Sementara itu, Imam Syaukani dalam paparannya menjelaskan bahwa pengelolaan kerja sama di lingkungan Kementerian Agama diatur dalam PMA Nomor 40 Tahun 2020 tentang Penyelenggaraan Kerja Sama, yang mencakup kerja sama dalam dan luar negeri.

“Pada prinsipnya sama, hanya berbeda pada ruang lingkup dan lokasi kegiatan. Yang penting, kerja sama dilakukan secara setara, saling menghormati, dan saling memberi manfaat,” jelasnya.

Ia menegaskan bahwa setiap kerja sama harus dibuktikan dengan dokumen resmi, baik berupa Nota Kesepahaman (MoU) maupun Perjanjian Kerja Sama (PKS), sesuai dengan ketentuan yang tercantum dalam regulasi.

“MoU biasanya bersifat gentlemen agreement yang menunjukkan komitmen bersama, sedangkan PKS berisi hak dan kewajiban kedua belah pihak,” jelasnya.
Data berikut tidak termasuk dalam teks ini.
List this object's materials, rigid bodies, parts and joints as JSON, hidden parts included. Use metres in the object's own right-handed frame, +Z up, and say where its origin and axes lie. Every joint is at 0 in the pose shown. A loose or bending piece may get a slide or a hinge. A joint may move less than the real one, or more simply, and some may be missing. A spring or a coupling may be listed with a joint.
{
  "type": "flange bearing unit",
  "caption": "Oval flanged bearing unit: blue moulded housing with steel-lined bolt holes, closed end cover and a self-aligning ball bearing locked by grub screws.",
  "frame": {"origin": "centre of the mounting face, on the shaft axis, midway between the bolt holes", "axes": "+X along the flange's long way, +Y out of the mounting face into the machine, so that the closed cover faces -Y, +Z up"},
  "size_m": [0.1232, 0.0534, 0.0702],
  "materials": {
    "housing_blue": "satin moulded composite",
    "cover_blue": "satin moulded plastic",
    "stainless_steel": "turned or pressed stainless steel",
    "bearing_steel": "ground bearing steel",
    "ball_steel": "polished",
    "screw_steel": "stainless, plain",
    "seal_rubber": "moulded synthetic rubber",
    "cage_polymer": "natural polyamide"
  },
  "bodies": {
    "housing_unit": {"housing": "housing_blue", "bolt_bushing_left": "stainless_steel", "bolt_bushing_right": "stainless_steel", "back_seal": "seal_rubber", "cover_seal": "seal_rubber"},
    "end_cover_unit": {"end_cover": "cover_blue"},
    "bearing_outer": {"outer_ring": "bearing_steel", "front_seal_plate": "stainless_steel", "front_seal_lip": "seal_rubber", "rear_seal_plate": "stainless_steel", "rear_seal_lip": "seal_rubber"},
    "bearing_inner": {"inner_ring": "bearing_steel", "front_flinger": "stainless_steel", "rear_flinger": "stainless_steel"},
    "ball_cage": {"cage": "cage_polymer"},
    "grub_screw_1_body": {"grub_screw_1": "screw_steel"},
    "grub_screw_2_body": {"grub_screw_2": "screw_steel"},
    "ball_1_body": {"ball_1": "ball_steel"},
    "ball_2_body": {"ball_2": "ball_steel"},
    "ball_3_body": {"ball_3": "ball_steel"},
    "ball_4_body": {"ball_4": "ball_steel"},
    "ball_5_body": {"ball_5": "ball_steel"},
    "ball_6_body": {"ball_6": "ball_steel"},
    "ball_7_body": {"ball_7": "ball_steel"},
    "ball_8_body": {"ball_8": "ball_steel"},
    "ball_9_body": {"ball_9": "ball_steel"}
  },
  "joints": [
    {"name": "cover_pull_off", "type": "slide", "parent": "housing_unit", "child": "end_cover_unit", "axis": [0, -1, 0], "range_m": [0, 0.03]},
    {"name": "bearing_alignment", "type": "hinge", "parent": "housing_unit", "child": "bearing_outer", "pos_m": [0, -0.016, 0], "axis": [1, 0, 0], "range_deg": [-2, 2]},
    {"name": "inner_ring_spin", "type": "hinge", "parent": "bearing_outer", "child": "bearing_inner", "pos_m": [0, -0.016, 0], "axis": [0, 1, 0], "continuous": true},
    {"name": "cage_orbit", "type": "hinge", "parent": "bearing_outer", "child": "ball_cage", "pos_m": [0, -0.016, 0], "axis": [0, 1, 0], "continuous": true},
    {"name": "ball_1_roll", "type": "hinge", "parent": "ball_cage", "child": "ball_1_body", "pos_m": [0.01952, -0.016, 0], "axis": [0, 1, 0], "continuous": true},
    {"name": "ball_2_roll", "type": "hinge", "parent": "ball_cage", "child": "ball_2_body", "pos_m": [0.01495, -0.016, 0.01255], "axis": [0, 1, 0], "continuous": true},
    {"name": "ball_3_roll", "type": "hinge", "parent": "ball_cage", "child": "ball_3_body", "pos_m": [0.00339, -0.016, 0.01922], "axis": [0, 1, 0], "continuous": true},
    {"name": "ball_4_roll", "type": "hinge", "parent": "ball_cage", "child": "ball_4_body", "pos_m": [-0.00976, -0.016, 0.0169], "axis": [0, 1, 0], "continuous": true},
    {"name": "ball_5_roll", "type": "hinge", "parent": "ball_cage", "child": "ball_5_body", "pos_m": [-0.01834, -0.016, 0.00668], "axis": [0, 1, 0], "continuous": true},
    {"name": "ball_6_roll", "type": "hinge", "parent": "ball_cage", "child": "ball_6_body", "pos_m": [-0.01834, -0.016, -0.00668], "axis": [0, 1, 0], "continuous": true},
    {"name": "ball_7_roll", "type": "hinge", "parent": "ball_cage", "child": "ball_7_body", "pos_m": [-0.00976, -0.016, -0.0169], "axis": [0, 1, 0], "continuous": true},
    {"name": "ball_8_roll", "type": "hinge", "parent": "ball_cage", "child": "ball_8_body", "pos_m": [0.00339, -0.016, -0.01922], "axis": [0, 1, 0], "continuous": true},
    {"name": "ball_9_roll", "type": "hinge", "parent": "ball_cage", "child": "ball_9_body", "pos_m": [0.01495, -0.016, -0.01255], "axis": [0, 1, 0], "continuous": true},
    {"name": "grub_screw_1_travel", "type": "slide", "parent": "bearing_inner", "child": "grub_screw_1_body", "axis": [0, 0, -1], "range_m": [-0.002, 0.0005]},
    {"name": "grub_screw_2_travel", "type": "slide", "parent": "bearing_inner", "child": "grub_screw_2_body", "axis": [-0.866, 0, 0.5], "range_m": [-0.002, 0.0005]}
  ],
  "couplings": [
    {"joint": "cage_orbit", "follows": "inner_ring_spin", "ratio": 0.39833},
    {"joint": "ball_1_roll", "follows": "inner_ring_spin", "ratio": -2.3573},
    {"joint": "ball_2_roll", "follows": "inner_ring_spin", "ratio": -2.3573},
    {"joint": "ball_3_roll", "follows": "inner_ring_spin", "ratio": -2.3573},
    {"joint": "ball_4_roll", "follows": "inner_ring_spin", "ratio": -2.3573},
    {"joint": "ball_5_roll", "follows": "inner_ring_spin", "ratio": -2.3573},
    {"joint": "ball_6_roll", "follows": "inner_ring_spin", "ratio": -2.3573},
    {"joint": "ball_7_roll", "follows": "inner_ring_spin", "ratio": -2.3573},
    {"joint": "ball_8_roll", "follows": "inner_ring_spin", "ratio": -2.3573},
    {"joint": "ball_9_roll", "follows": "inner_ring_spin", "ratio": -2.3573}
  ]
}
Imam juga menyoroti pentingnya kehati-hatian dalam menyusun kerja sama agar tidak menimbulkan kerugian atau ketimpangan posisi antara pihak-pihak yang terlibat. Ia menegaskan, sesuai statuta UIN RIL tahun 2017 yang kini sedang direvisi, Rektor memiliki kewenangan dalam pembuatan nota kesepahaman, sedangkan Dekan, Direktur, atau Ketua Prodi hanya dapat membuat perjanjian kerja sama teknis dengan sepengetahuan Rektor.

“Kalau ada pejabat di bawah rektor membuat kerja sama tanpa sepengetahuan pimpinan, itu bisa disebut offside,” tegasnya.

Dalam kesempatan itu, Imam juga membahas Prosedur Perjalanan Dinas Luar Negeri (PDLN) yang sering kali terkendala dalam proses perizinan. Menurutnya, pengajuan perjalanan luar negeri yang seluruh biayanya bersumber dari kampus cenderung ditolak. Namun, jika biaya ditanggung bersama (sharing cost) atau sepenuhnya oleh sponsor, peluang disetujuinya sangat besar.

“Yang berpeluang besar disetujui adalah kegiatan yang menggunakan sharing cost antara kampus dan mitra, seperti konferensi atau riset kolaboratif. Jika seluruhnya dibiayai sponsor, peluang diterima bahkan hampir seratus persen,” terangnya.